1.30: Testing Survey

  • White box: tester uses detailed knowledge about internals.
  • Black box: Don't use internal knowledge, just behavioural knowledge.
  • Unit testing: test small units of code. - Typically by developer. - Can be white or black box. - No hypothesis about behaviour, so test over full range of domain. - Mock objects: pretend to be other modules.
  • Integration testing: testing already-tested modules in combination.
    • Very hard, even with tight specification.
  • System testing: does the system, as a whole, meet specifications? - Internal knowledge may not be helpful. - Don't really care about internals, just checking if it meets goals. - May not care about all possible use cases, just important use cases.
  • Differential testing - Deliver same input to two different versions of SUT.
  • Stress testing - Push limits of domain, its timing, its sizes, number of API calls, etc. - Testing reliability.
  • Random testing - Exploring full domain space.
    - e.g. crashme.

1.38: Being Great At Testing

  • Testing and development are different. - Developer: "I want this code to succeed." - Tester: "I want this code to fail." - Double think!
  • Learn to test creatively.
  • Don't ignore weird stuff.
  • Fun!
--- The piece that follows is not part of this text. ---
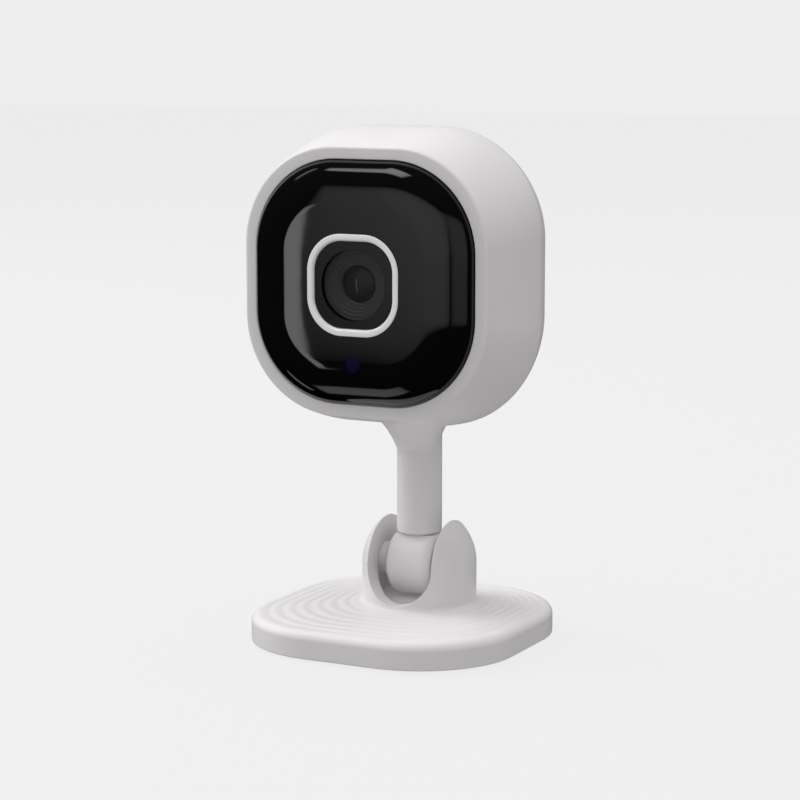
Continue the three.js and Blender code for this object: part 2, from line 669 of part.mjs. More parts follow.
function housingSolid() {
  const shell = cut(
    housingOutside(SEAM_Y),
    headStack([cavitySection(SEAM_FORWARD - 1), cavitySection(-WALL_BACK_Y)]),
    barZ(STEM_NUT_RADIUS + RUN, HEAD_FLOOR_Z, HEAD_Z),
    headSlab(PANEL_HALF + FIT, PANEL_FLAT, 2 * RIM_Y, LEDGE_Y),
    headSlab(PANEL_OPENING_HALF, PANEL_FLAT, 2 * RIM_Y, WALL_BACK_Y + 1),
  );
  const bosses = cornerBosses(WALL_BACK_Y - 0.5, MAIN_BOARD_Y - FIT, 0);
  const screwHoles = CORNERS.map(([x, z]) =>
    barY(CASE_SCREW_RADIUS + FIT / 2, MAIN_BOARD_Y - 10, MAIN_BOARD_Y + 1, x, z, 12));
  return cut(
    join(shell, ...bosses),
    barZ(STEM_THREAD_RADIUS + FIT, HEAD_Z - WIDEST_HALF - 3, HEAD_FLOOR_Z + 1),
    cardWay(-2 * WIDEST_HALF, 2 - cavityHalf(-CARD_Y), SLOT_GAP),
    ...screwHoles,
  );
}

const USB_Z = -12.8;
const BUTTON_X = -6.6;
const BUTTON_Z = -8.6;
const MIC = [-6, 11.2];
const SPEAKER = [7.3, 1.5];

// Speaker holes: one in the middle and a ring of eight round it.
function speakerHoles() {
  const holes = [barY(SPEAKER_HOLE, SEAM_Y - 1, BACK_Y + 1, ...SPEAKER, 8)];
  for (let i = 0; i < SPEAKER_COUNT; i += 1) {
    const turn = (i / SPEAKER_COUNT) * 2 * Math.PI;
    const x = SPEAKER[0] + SPEAKER_RING * Math.cos(turn);
    const z = SPEAKER[1] + SPEAKER_RING * Math.sin(turn);
    holes.push(barY(SPEAKER_HOLE, SEAM_Y - 1, BACK_Y + 1, x, z, 8));
  }
  return holes;
}

const usbBlock = (gap, y0, y1) => inBlock(
  [-USB[0] / 2 - gap, y0, USB_Z - USB[2] / 2 - gap],
  [USB[0] / 2 + gap, y1, USB_Z + USB[2] / 2 + gap],
);

function rearCover() {
  const sections = [];
  for (let step = 0; step <= 4; step += 1) {
    const turn = (step / 4) * (Math.PI / 2);
    const start = Math.asin((WIDEST_FORWARD - SEAM_FORWARD) / (WIDEST_FORWARD - BACK_FORWARD));
    const angle = start + (Math.PI / 2 - start) * (turn / (Math.PI / 2));
    const forward = WIDEST_FORWARD - (WIDEST_FORWARD - BACK_FORWARD) * Math.sin(angle);
    sections.unshift(headSection(forward - (step === 0 ? FIT : 0)));
  }
  const lipHalf = CAVITY_BACK_HALF - 2 * FIT;
  const solid = join(
    headStack(sections),
    headSlab(lipHalf, CAVITY_FLAT, SEAM_Y - COVER_LIP, SEAM_Y + 1),
  );
  const hollow = headSlab(lipHalf - LIP_WALL, CAVITY_FLAT, 0, BACK_Y - COVER_SKIN);
  const tubes = CORNERS.map(([x, z]) =>
    barY(COVER_TUBE_RADIUS, MAIN_BACK_Y + FIT, BACK_Y - COVER_SKIN + 0.5, x, z, 16));
  const screwWays = CORNERS.flatMap(([x, z]) => [
    barY(CASE_SCREW_RADIUS + 1.5 * FIT, 0, BACK_Y + 1, x, z, 12),
    barY(CASE_HEAD_RADIUS + 2 * FIT, BACK_Y - CASE_HEAD_THICK - CASE_SINK - FIT / 2, BACK_Y + 1, x, z, 16),
  ]);
  return cut(
    join(cut(solid, hollow), ...tubes),
    barZ(STEM_NUT_RADIUS + RUN, HEAD_FLOOR_Z, STEM_NUT_TOP + 1),
    ...screwWays,
    ...speakerHoles(),
    barY(MIC_HOLE, SEAM_Y - 1, BACK_Y + 1, ...MIC, 10),
    barY(BUTTON_RADIUS + RUN, SEAM_Y - 1, BACK_Y + 1, BUTTON_X, BUTTON_Z, 16),
    usbBlock(RUN, SEAM_Y - 3, BACK_Y + 1),
  );
}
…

Profit!

Problem Set 1: Blackbox testing buggy Queues

  • Lessons learned. 1. Test maximums and minimums of interfaces.
    • If can have a Queue of size x, what about x = 2 ** 16?
    • If can hold any integer, what about holding 2 ** 32? 2. Methods that should be idempotent might not be.
    • queue.empty() actually dequeues!
    • Write tests that check that query methods are idempotent. 3. Test interfaces strictly.
    • What do they promise to return when?
    • False != None. 4. Test asssumptions.
    • If a queue claims to have a size, how do you know? Fill it up then dequeue everything!